Okay. Okay. And then just from the standpoint of, say, the next couple of years, Rich, any major, you know, municipal residential programs, national sales wise, any cities that you might highlight that, you know, might be, you know, looking on looking to to do something?

Speaker 2

Well, my my reaction is even if we throw out a city, we have no idea of the timing of it. Right. Right. Okay. And the and generally speaking, the bigger the city, the longer the sales cycle.

And and in particular, I can think of one city that did three bids in ten years and really never bought anything. So we're always a little reluctant to do that. And then even if you get that, sometimes it takes three, four, five years to to complete that order. And I hearken back to Houston o one that actually publicly announced they were gonna do the whole city in two years. It took them five years to buy those meters.

And so that's why we're always a little reluctant to say anything.

Speaker 1

And

Speaker 0

I'm showing no further questions in the queue. So it would be my pleasure to hand the conference back over to Mr. Rich Musen, Chairman, President and Chief Executive Officer, for some quick closing comments and remarks.

Speaker 1

Great. Thank you, Brian. And I'll just conclude by repeating the L word again, which we seem to use a lot, that we are in a lumpy business where we occasionally have quarters like this, down quarters. But if you look at our history, we typically bounce back quickly. There is a fundamental underlying strength to our market that helps us do that.

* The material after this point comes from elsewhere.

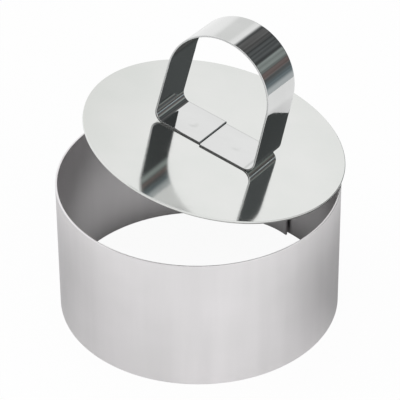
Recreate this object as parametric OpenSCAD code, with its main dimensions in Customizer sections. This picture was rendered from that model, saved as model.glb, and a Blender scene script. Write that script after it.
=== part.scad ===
// Round food ring with a loose pusher: a rolled and lapped steel band, and a flat
// steel disc with a bent strap handle spot welded to it. The pusher stands as the
// user left it, leaning on the ring's rim with its far side up.
// Origin on the ring's axis at its bottom edge, +Z up.

/* [Ring] */
// Outside diameter of the ring
ring_d = 80; // [50:1:150]
// Height of the ring
ring_h = 41.2; // [25:0.2:90]
// Thickness of the sheet that the ring is rolled from
ring_wall = 0.6; // [0.4:0.1:1.2]

/* [Ring seam] */
// Direction of the inner end of the band, in degrees round from +X
seam_az = 47; // [0:1:359]
// Length of the lap, where the band runs inside its own start
lap_len = 9.8; // [8:0.2:14]
// Length of the bend that takes the band in under its own start
joggle_len = 2.8; // [2:0.1:5]
// Gap between the two layers where the lap starts
lap_gap = 0.1; // [0.05:0.05:0.2]
// Further distance that the tip of the inner layer stands in from the outer one
tip_lift = 0.7; // [0:0.1:1.2]
// Diameter of a spot weld in the lap
seam_weld_d = 3; // [2:0.2:4]
// Number of spot welds in the lap
seam_weld_count = 3; // [2:1:5]
// Height of the lowest and highest spot weld in from the ring's edges
seam_weld_inset = 6; // [4:0.5:10]

/* [Pusher plate] */
// Gap all round between the plate and the inside of the ring
bore_gap = 1.8; // [0.5:0.1:3]
// Thickness of the plate
plate_t = 0.8; // [0.6:0.1:1.6]

/* [Handle] */
// Outside width of the handle across its arch
handle_w = 32.8; // [30:0.2:38]
// Height of the handle above the plate
handle_h = 35.3; // [30:0.1:60]
// Width of the strap that the handle is bent from
strap_w = 14.7; // [9:0.1:18]
// Thickness of the strap
strap_t = 0.5; // [0.4:0.1:1]
// Outside radius of the two bends at the foot
foot_bend_r = 3.2; // [2:0.1:5]
// Angle by which each leg leans out towards its foot, in degrees
leg_flare = 1.6; // [0:0.1:4]
// Gap between the strap's two ends, which meet in the foot
strap_end_gap = 0.3; // [0.1:0.05:0.8]
// Distance of those two ends from the middle of the foot
strap_seam_along = -0.9; // [-2:0.1:2]
// Direction of the foot on the plate, in degrees round from +X
handle_az = -32.3; // [-180:0.1:180]
// Distance of the handle from the middle of the plate, along its foot
handle_along = -0.3; // [-1:0.1:1]
// Distance of the handle from the middle of the plate, across its foot
handle_side = 0.8; // [-1:0.1:1]

/* [Handle welds] */
// Diameter of a spot weld in the foot
foot_weld_d = 4; // [3:0.1:5]
// Distance between the two spot welds
foot_weld_pitch = 14.5; // [12:0.5:18]
// Diameter of the round mark that the weld leaves on the metal
mark_d = 3.6; // [2:0.1:4]
// Depth of that mark
mark_depth = 0.08; // [0.04:0.01:0.12]

/* [Resting place of the pusher] */
// Slope of the leaning plate, in degrees
lean = 12.5; // [6:0.5:18]
// Direction in which the plate slopes down, in degrees round from +X
lean_az = -2.1; // [-20:0.1:20]
// Distance that the plate has slid sideways along the rim
slip = 7.5; // [0:0.1:12]
// Distance that the plate reaches past the rim where it leans
rim_reach = 0.5; // [0.3:0.1:3]
// Gap left under the plate where it leans on the rim
rest_gap = 0.3; // [0.1:0.05:0.6]

/* [Hidden] */
$fn = 180;

// Share of each sheet's thickness that a spot weld reaches into
nugget_share = 0.5;
// Overrun of every cut past the face that it opens
cut = 1;

ring_r = ring_d / 2;
bore_r = ring_r - ring_wall;
plate_r = bore_r - bore_gap;

// Directions round the ring: the joggle runs from joggle_az in to lap_az, and the
// inner layer goes on from there to seam_az
lap_deg = lap_len / ring_r * 180 / PI;
joggle_deg = joggle_len / ring_r * 180 / PI;
lap_az = seam_az + lap_deg;
joggle_az = lap_az + joggle_deg;
lap_in = ring_wall + lap_gap;

// The inner layer is an arc that starts lap_in inside the ring's own circle and curls
// in from there: curl_x is the distance of its centre from the ring's axis
lap_r = ring_r - lap_in;
tip_r = lap_r - tip_lift;
curl_x = (lap_r * lap_r - tip_r * tip_r) / (2 * (lap_r - tip_r * cos(lap_deg)));

// The spot welds sit in the tight half of the lap, from the middle of one layer to
// the middle of the other
seam_weld_az = lap_az - lap_deg / 4;
seam_weld_step = (ring_h - 2 * seam_weld_inset) / (seam_weld_count - 1);

arch_r = handle_w / 2;
arch_z = handle_h - arch_r;
bend_x = (arch_z * sin(leg_flare) + arch_r - foot_bend_r * (1 + sin(leg_flare))) / cos(leg_flare);
mark_r = (mark_d * mark_d / 4 + mark_depth * mark_depth) / (2 * mark_depth);

// Where the plate leans: along the slope its edge passes the rim by rim_reach, and
// its underside clears the rim's outer edge by rest_gap
lean_run = sqrt(plate_r * plate_r - slip * slip) - rim_reach;
lean_x = ring_r - lean_run * cos(lean);
lean_z = ring_h + rest_gap + (ring_r - lean_x) * tan(lean) + plate_t / cos(lean);

function polar(r, a) = [r * cos(a), r * sin(a)];

// Slice of the plane from one direction to another, under half a turn
module slice(from_az, to_az) {
    polygon([
        [0, 0],
        polar(ring_d, from_az),
        polar(ring_d, (from_az + to_az) / 2),
        polar(ring_d, to_az)
    ]);
}

// Sheet bent to a circle, by its outside radius
module bent_sheet(r) {
    difference() {
        circle(r = r);
        circle(r = r - ring_wall);
    }
}

module seam_nuggets() {
    for (i = [0 : seam_weld_count - 1])
        rotate(seam_weld_az)
            translate([lap_r - ring_wall * nugget_share, 0, seam_weld_inset + i * seam_weld_step])
                rotate([0, 90, 0])
                    cylinder(d = seam_weld_d, h = lap_gap + 2 * ring_wall * nugget_share);
}

// Where the strip bends inwards. Its outline runs on a little into the sheet at both ends.
module joggle() {
    polygon([
        polar(ring_r, joggle_az),
        polar(lap_r, lap_az),
        polar(lap_r - ring_wall / 2, lap_az - joggle_deg / 4),
        polar(lap_r - ring_wall, lap_az),
        polar(bore_r, joggle_az),
        polar(ring_r - ring_wall / 2, joggle_az + joggle_deg / 4)
    ]);
}

// One strip rolled round, with its end stepped inwards and lapped inside its start
module ring_band() {
    color([0.74, 0.73, 0.74]) difference() {
        union() {
            linear_extrude(ring_h) difference() {
                bent_sheet(ring_r);
                slice(lap_az, joggle_az);
            }
            linear_extrude(ring_h) joggle();
            linear_extrude(ring_h) intersection() {
                rotate(lap_az) translate([curl_x, 0]) bent_sheet(lap_r - curl_x);
                slice(seam_az, lap_az);
            }
        }
        seam_nuggets();
    }
}

module ring_seam_welds() {
    color([0.55, 0.54, 0.55]) seam_nuggets();
}

// Places the pusher, whose own origin is the middle of the plate's top face
module on_pusher() {
    rotate(lean_az)
        translate([lean_x, slip, lean_z])
            rotate([0, lean, 0])
                rotate(-lean_az)
                    children();
}

module at_foot_welds() {
    for (side = [-1, 1])
        rotate(handle_az)
            translate([handle_along + side * foot_weld_pitch / 2, 0, 0])
                children();
}

module foot_nuggets() {
    at_foot_welds()
        translate([0, 0, -plate_t * nugget_share])
            cylinder(d = foot_weld_d, h = (plate_t + strap_t) * nugget_share);
}

// Shallow round hollow that the welding tip leaves, opening upwards at z = 0
module weld_mark() {
    intersection() {
        translate([0, 0, mark_r - mark_depth]) sphere(r = mark_r);
        translate([0, 0, -cut]) cylinder(d = mark_d, h = 2 * cut);
    }
}

// Plain round disc that fits down the ring
module pusher_plate() {
    color([0.80, 0.82, 0.80]) on_pusher() difference() {
        translate([0, 0, -plate_t]) cylinder(r = plate_r, h = plate_t);
        foot_nuggets();
        at_foot_welds() translate([0, 0, -plate_t]) mirror([0, 0, 1]) weld_mark();
    }
}

// Closed outline of the handle: foot, two bends, two legs and a round arch
module strap_outline(inset) {
    arch = arch_r - inset;
    bend = foot_bend_r - inset;
    leg = [cos(leg_flare), sin(leg_flare)];
    translate([0, arch_z]) intersection() {
        circle(r = arch);
        translate([-arch, 0]) square([2 * arch, arch]);
    }
    for (side = [-1, 1])
        scale([side, 1]) {
            translate([bend_x, foot_bend_r]) circle(r = bend);
            polygon([
                [0, inset],
                [bend_x, inset],
                [bend_x, foot_bend_r] + bend * leg,
                [0, arch_z] + arch * leg,
                [0, arch_z + arch * sin(leg_flare)]
            ]);
        }
}

// The handle as seen along the strap's width, with its two ends butted in the foot
module strap_loop() {
    difference() {
        strap_outline(0);
        strap_outline(strap_t);
        translate([strap_seam_along - strap_end_gap / 2, -cut])
            square([strap_end_gap, strap_t + 2 * cut]);
    }
}

// Strap bent round to a loop and set down on the plate
module handle_strap() {
    color([0.86, 0.87, 0.87]) on_pusher() difference() {
        rotate(handle_az)
            translate([handle_along, handle_side, 0])
                rotate([90, 0, 0])
                    linear_extrude(strap_w, center = true) strap_loop();
        foot_nuggets();
        at_foot_welds() translate([0, 0, strap_t]) weld_mark();
    }
}

module handle_welds() {
    color([0.55, 0.55, 0.54]) on_pusher() foot_nuggets();
}

ring_band();
ring_seam_welds();
pusher_plate();
handle_strap();
handle_welds();
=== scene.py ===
import math

import bmesh
import bpy
from mathutils import Matrix, Quaternion, Vector


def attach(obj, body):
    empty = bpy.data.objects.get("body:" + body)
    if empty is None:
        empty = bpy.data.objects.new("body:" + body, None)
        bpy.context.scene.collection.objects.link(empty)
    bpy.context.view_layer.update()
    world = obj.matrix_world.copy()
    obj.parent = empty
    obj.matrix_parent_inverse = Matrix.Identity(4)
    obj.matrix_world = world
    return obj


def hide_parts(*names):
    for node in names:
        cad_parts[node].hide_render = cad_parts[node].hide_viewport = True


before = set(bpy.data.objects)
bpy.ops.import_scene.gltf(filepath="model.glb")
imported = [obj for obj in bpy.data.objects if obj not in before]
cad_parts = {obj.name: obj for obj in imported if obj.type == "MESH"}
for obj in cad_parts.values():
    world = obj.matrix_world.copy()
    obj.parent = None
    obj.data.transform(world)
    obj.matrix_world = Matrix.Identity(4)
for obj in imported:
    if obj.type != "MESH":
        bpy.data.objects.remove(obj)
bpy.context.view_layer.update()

# Camera
# A long lens from a little over table height, as for a catalogue picture. It looks
# down at 36 degrees and is turned by half a degree, because the ring stands so.
lens_elevation = math.radians(36.47)
lens_distance = 0.72048
lens_aim = Vector((0.000442, 0, 0.033876))
lens_turn = -0.0080014

camera_data = bpy.data.cameras.new("camera")
camera_data.lens = 230.57
camera_data.sensor_width = 36
camera = bpy.data.objects.new("camera", camera_data)
bpy.context.scene.collection.objects.link(camera)
lens_back = Vector((0, -math.cos(lens_elevation), math.sin(lens_elevation)))
camera.location = lens_aim + lens_back * lens_distance
camera.rotation_mode = "QUATERNION"
camera.rotation_quaternion = (-lens_back).to_track_quat("-Z", "Y") @ Quaternion((0, 0, 1), lens_turn)
camera_data.clip_start = 0.01
camera_data.clip_end = 20
bpy.context.scene.camera = camera

# Ring band
# One strip of satin stainless sheet, rolled round until its end laps inside its start.
# A small joggle beside the lap takes the end in, and the tip springs away a little.
ring_r = 0.040
ring_h = 0.0412
ring_wall = 0.0006
ring_edge = 0.00012
lap_az = math.radians(61.04)
joggle_az = math.radians(65.05)
lap_in = 0.0007
curl_x = 0.01477
curl_turn = math.radians(22.43)


def rounded_bar(bm, wide, high, edge, rows, place):
    """Outline of a sheet's cut end, wide along X and high along Z, with its corners rounded."""
    lay = place @ Matrix.Rotation(math.radians(90), 4, "X") @ Matrix.Diagonal((wide, high, 1, 1))
    bmesh.ops.create_grid(bm, x_segments=1, y_segments=1, size=0.5, matrix=lay)
    bmesh.ops.bevel(
        bm, geom=bm.verts[:], offset=edge, offset_type="OFFSET", segments=3,
        profile=0.5, affect="VERTICES", material=-1,
    )
    bmesh.ops.delete(bm, geom=bm.faces[:], context="FACES_ONLY")
    tall = [e for e in bm.edges if e.calc_length() > max(wide, high) / 2]
    bmesh.ops.subdivide_edges(bm, edges=tall, cuts=rows)
    return bm.edges[:]


def edges_of(geom):
    return [g for g in geom if isinstance(g, bmesh.types.BMEdge)]


def verts_of(edges):
    return list({v for e in edges for v in e.verts})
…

And we also have much to look forward to in the year ahead as far as new products and the developments we're working on. And we do remain confident in our business and believe that we will continue to see strong quarters in the future. We appreciate your time on today's call.

Speaker 0

Ladies and gentlemen, thank you for your participation on today's conference. This does conclude our program, and we may all disconnect. Everybody, have a wonderful day.